### Exercise inputs
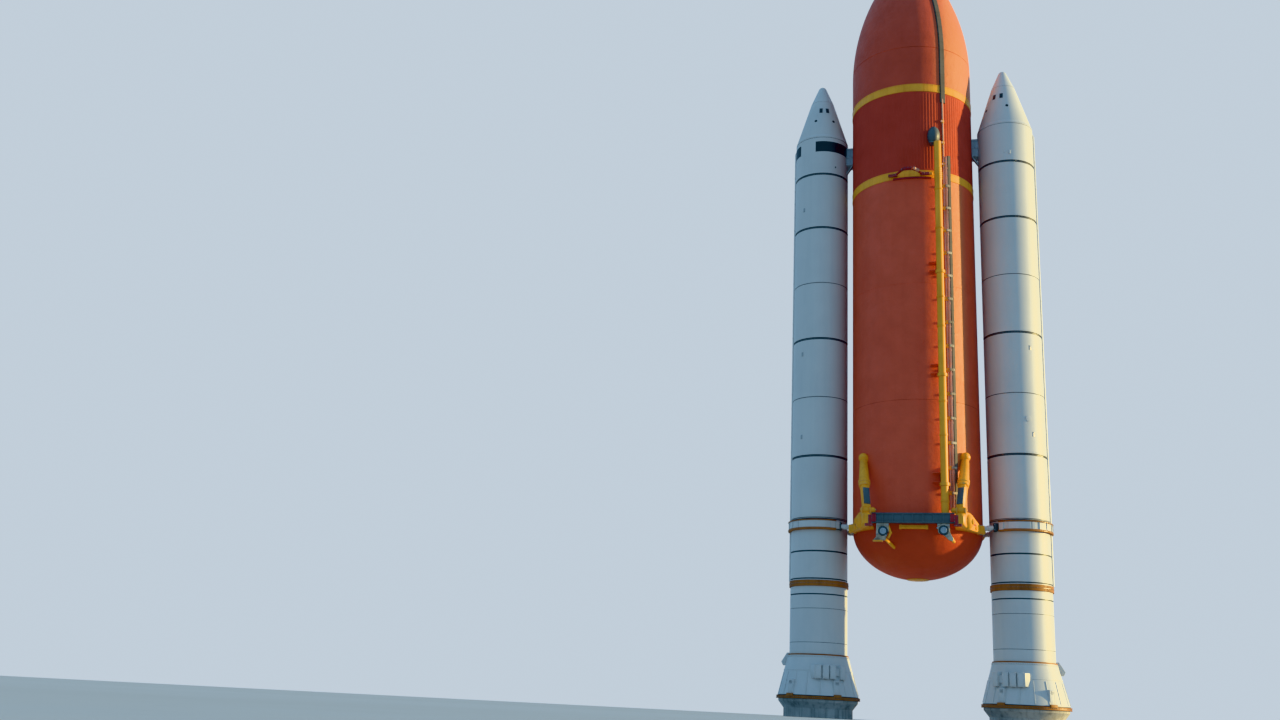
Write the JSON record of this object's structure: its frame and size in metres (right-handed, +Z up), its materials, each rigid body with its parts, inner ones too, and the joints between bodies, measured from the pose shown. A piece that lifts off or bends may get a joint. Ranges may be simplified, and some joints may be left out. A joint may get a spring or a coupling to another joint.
{
  "type": "half-scale display rocket with a tank and twin solid boosters on round plinths",
  "caption": "Upright display rocket at one to two scale: a rust-coloured tank carried between white solid boosters, each booster standing on a round plinth.",
  "frame": {"origin": "middle of the floor under the whole stack's bounding box; the tank's axis stands 0.27 m behind it, toward +Y", "axes": "+Z up along the tank, -Y toward the side with the feed line and the bipod, +X toward the booster on the right of that side"},
  "size_m": [9.08, 4.72, 28.045],
  "materials": {
    "tank_paint": "matte",
    "intertank_paint": "matte",
    "yellow_paint": "satin",
    "white_paint": "satin",
    "navy_paint": "satin",
    "maroon_paint": "satin",
    "grey_paint": "satin",
    "pale_blue_paint": "satin",
    "plinth_concrete": "matte"
  },
  "bodies": {
    "root": {"aft_cross_pipe": "yellow_paint", "aft_crossbeam": "navy_paint", "aft_left_fitting": "yellow_paint", "aft_left_thrust_strut": "yellow_paint", "aft_left_umbilical_plate": "pale_blue_paint", "aft_right_fitting": "yellow_paint", "aft_right_thrust_strut": "yellow_paint", "aft_right_umbilical_plate": "pale_blue_paint", "bipod_left_leg": "maroon_paint", "bipod_right_leg": "maroon_paint", "bipod_yoke": "maroon_paint", "cable_tray_lower": "grey_paint", "cable_tray_upper": "grey_paint", "feed_bracket_1": "maroon_paint", "feed_bracket_2": "maroon_paint", "feed_bracket_3": "maroon_paint", "feed_fairing": "navy_paint", "feed_line": "yellow_paint", "left_aft_centre_segment": "white_paint", "left_aft_link_back": "yellow_paint", "left_aft_link_front": "yellow_paint", "left_aft_segment": "white_paint", "left_aft_skirt": "white_paint", "left_attach_ring": "white_paint", "left_forward_centre_segment": "white_paint", "left_forward_fitting": "pale_blue_paint", "left_forward_segment": "white_paint", "left_forward_skirt": "white_paint", "left_frustum": "white_paint", "left_nose_cap": "white_paint", "left_plinth": "plinth_concrete", "left_separation_motors": "white_paint", "left_systems_tunnel": "white_paint", "pressure_line": "yellow_paint", "right_aft_centre_segment": "white_paint", "right_aft_link_back": "yellow_paint", "right_aft_link_front": "yellow_paint", "right_aft_segment": "white_paint", "right_aft_skirt": "white_paint", "right_attach_ring": "white_paint", "right_forward_centre_segment": "white_paint", "right_forward_fitting": "pale_blue_paint", "right_forward_segment": "white_paint", "right_forward_skirt": "white_paint", "right_frustum": "white_paint", "right_nose_cap": "white_paint", "right_plinth": "plinth_concrete", "right_separation_motors": "white_paint", "right_systems_tunnel": "white_paint", "tank_aft_dome": "tank_paint", "tank_dome_cap": "yellow_paint", "tank_intertank": "intertank_paint", "tank_lower_band": "yellow_paint", "tank_lower_barrel_1": "tank_paint", "tank_lower_barrel_2": "tank_paint", "tank_lower_barrel_3": "tank_paint", "tank_nose_cone": "grey_paint", "tank_ogive": "tank_paint", "tank_upper_band": "yellow_paint", "tank_upper_barrel": "tank_paint"}
  },
  "joints": []
}
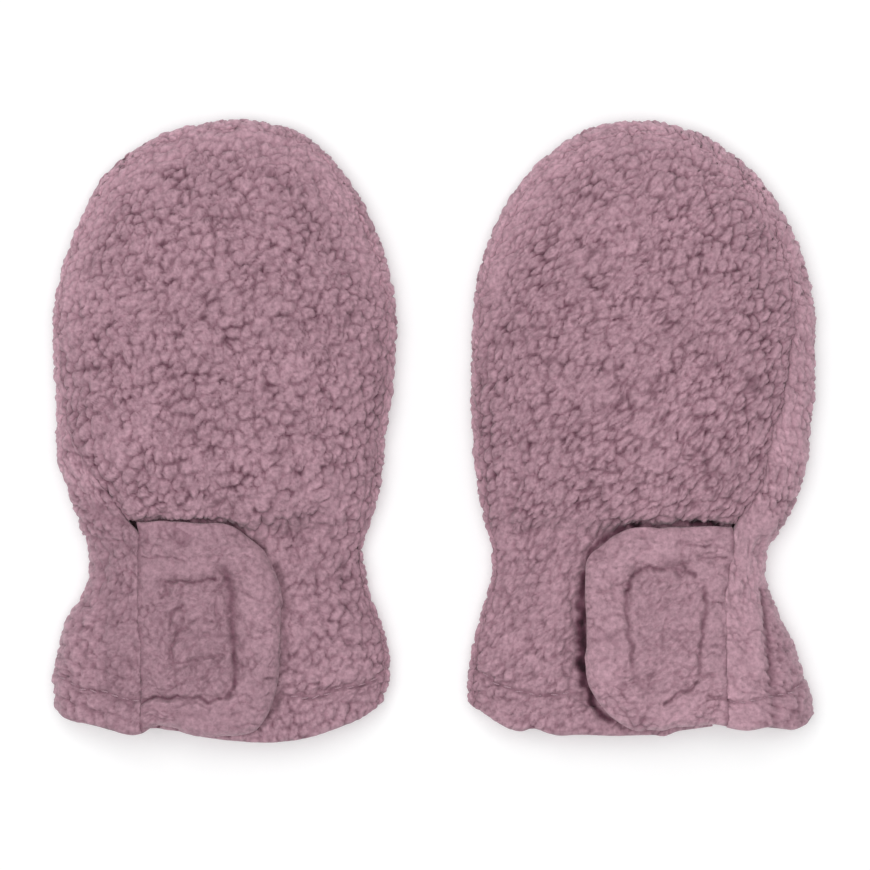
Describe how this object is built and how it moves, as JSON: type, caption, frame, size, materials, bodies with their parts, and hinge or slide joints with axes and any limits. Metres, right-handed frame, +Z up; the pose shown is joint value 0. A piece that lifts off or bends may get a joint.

### Set task
Write the entire listing out again, word for word.

### Output
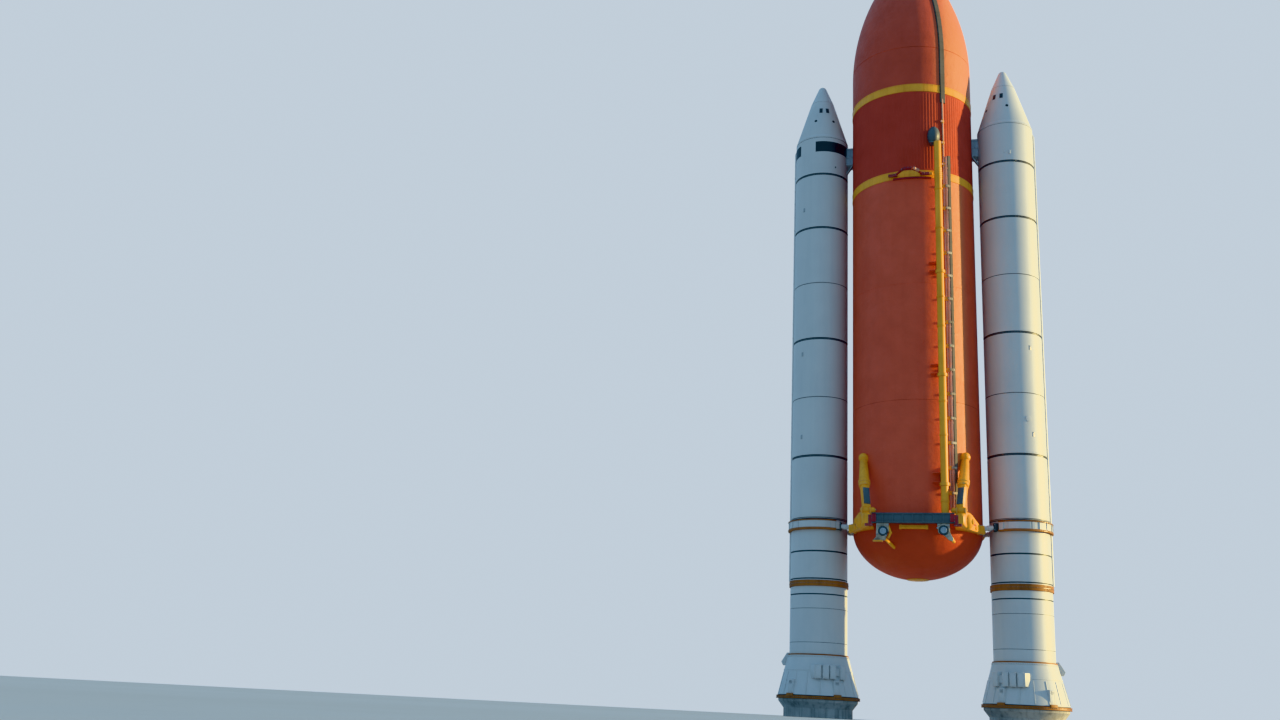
Write the JSON record of this object's structure: its frame and size in metres (right-handed, +Z up), its materials, each rigid body with its parts, inner ones too, and the joints between bodies, measured from the pose shown. A piece that lifts off or bends may get a joint. Ranges may be simplified, and some joints may be left out. A joint may get a spring or a coupling to another joint.
{
  "type": "half-scale display rocket with a tank and twin solid boosters on round plinths",
  "caption": "Upright display rocket at one to two scale: a rust-coloured tank carried between white solid boosters, each booster standing on a round plinth.",
  "frame": {"origin": "middle of the floor under the whole stack's bounding box; the tank's axis stands 0.27 m behind it, toward +Y", "axes": "+Z up along the tank, -Y toward the side with the feed line and the bipod, +X toward the booster on the right of that side"},
  "size_m": [9.08, 4.72, 28.045],
  "materials": {
    "tank_paint": "matte",
    "intertank_paint": "matte",
    "yellow_paint": "satin",
    "white_paint": "satin",
    "navy_paint": "satin",
    "maroon_paint": "satin",
    "grey_paint": "satin",
    "pale_blue_paint": "satin",
    "plinth_concrete": "matte"
  },
  "bodies": {
    "root": {"aft_cross_pipe": "yellow_paint", "aft_crossbeam": "navy_paint", "aft_left_fitting": "yellow_paint", "aft_left_thrust_strut": "yellow_paint", "aft_left_umbilical_plate": "pale_blue_paint", "aft_right_fitting": "yellow_paint", "aft_right_thrust_strut": "yellow_paint", "aft_right_umbilical_plate": "pale_blue_paint", "bipod_left_leg": "maroon_paint", "bipod_right_leg": "maroon_paint", "bipod_yoke": "maroon_paint", "cable_tray_lower": "grey_paint", "cable_tray_upper": "grey_paint", "feed_bracket_1": "maroon_paint", "feed_bracket_2": "maroon_paint", "feed_bracket_3": "maroon_paint", "feed_fairing": "navy_paint", "feed_line": "yellow_paint", "left_aft_centre_segment": "white_paint", "left_aft_link_back": "yellow_paint", "left_aft_link_front": "yellow_paint", "left_aft_segment": "white_paint", "left_aft_skirt": "white_paint", "left_attach_ring": "white_paint", "left_forward_centre_segment": "white_paint", "left_forward_fitting": "pale_blue_paint", "left_forward_segment": "white_paint", "left_forward_skirt": "white_paint", "left_frustum": "white_paint", "left_nose_cap": "white_paint", "left_plinth": "plinth_concrete", "left_separation_motors": "white_paint", "left_systems_tunnel": "white_paint", "pressure_line": "yellow_paint", "right_aft_centre_segment": "white_paint", "right_aft_link_back": "yellow_paint", "right_aft_link_front": "yellow_paint", "right_aft_segment": "white_paint", "right_aft_skirt": "white_paint", "right_attach_ring": "white_paint", "right_forward_centre_segment": "white_paint", "right_forward_fitting": "pale_blue_paint", "right_forward_segment": "white_paint", "right_forward_skirt": "white_paint", "right_frustum": "white_paint", "right_nose_cap": "white_paint", "right_plinth": "plinth_concrete", "right_separation_motors": "white_paint", "right_systems_tunnel": "white_paint", "tank_aft_dome": "tank_paint", "tank_dome_cap": "yellow_paint", "tank_intertank": "intertank_paint", "tank_lower_band": "yellow_paint", "tank_lower_barrel_1": "tank_paint", "tank_lower_barrel_2": "tank_paint", "tank_lower_barrel_3": "tank_paint", "tank_nose_cone": "grey_paint", "tank_ogive": "tank_paint", "tank_upper_band": "yellow_paint", "tank_upper_barrel": "tank_paint"}
  },
  "joints": []
}
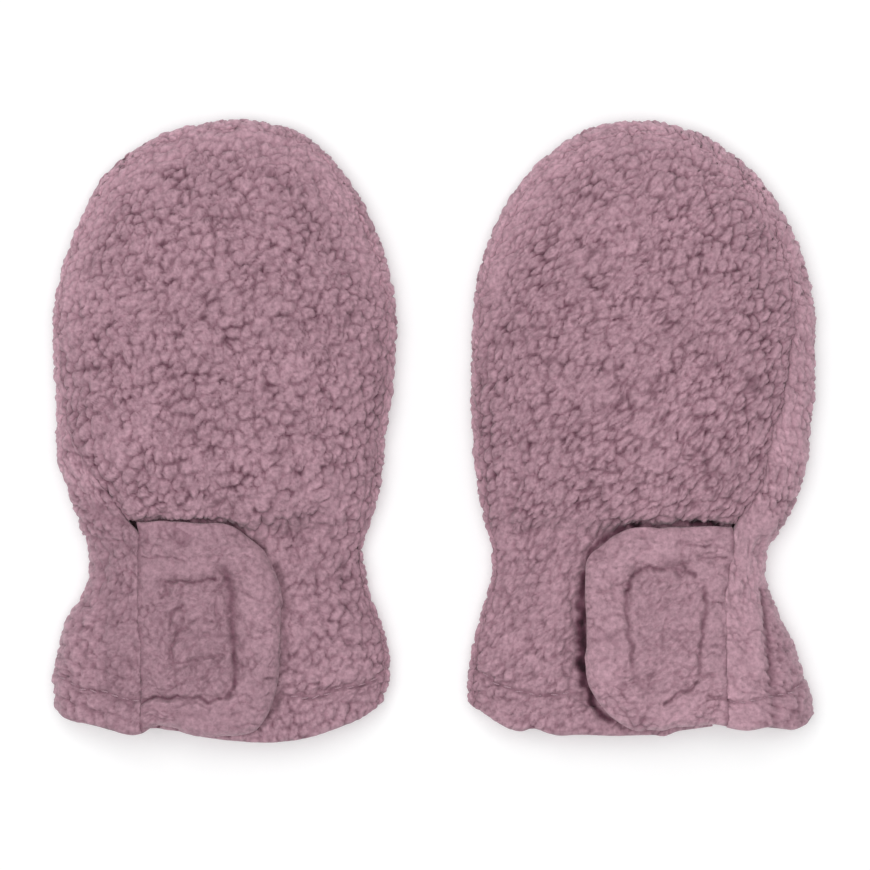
Describe how this object is built and how it moves, as JSON: type, caption, frame, size, materials, bodies with their parts, and hinge or slide joints with axes and any limits. Metres, right-handed frame, +Z up; the pose shown is joint value 0. A piece that lifts off or bends may get a joint.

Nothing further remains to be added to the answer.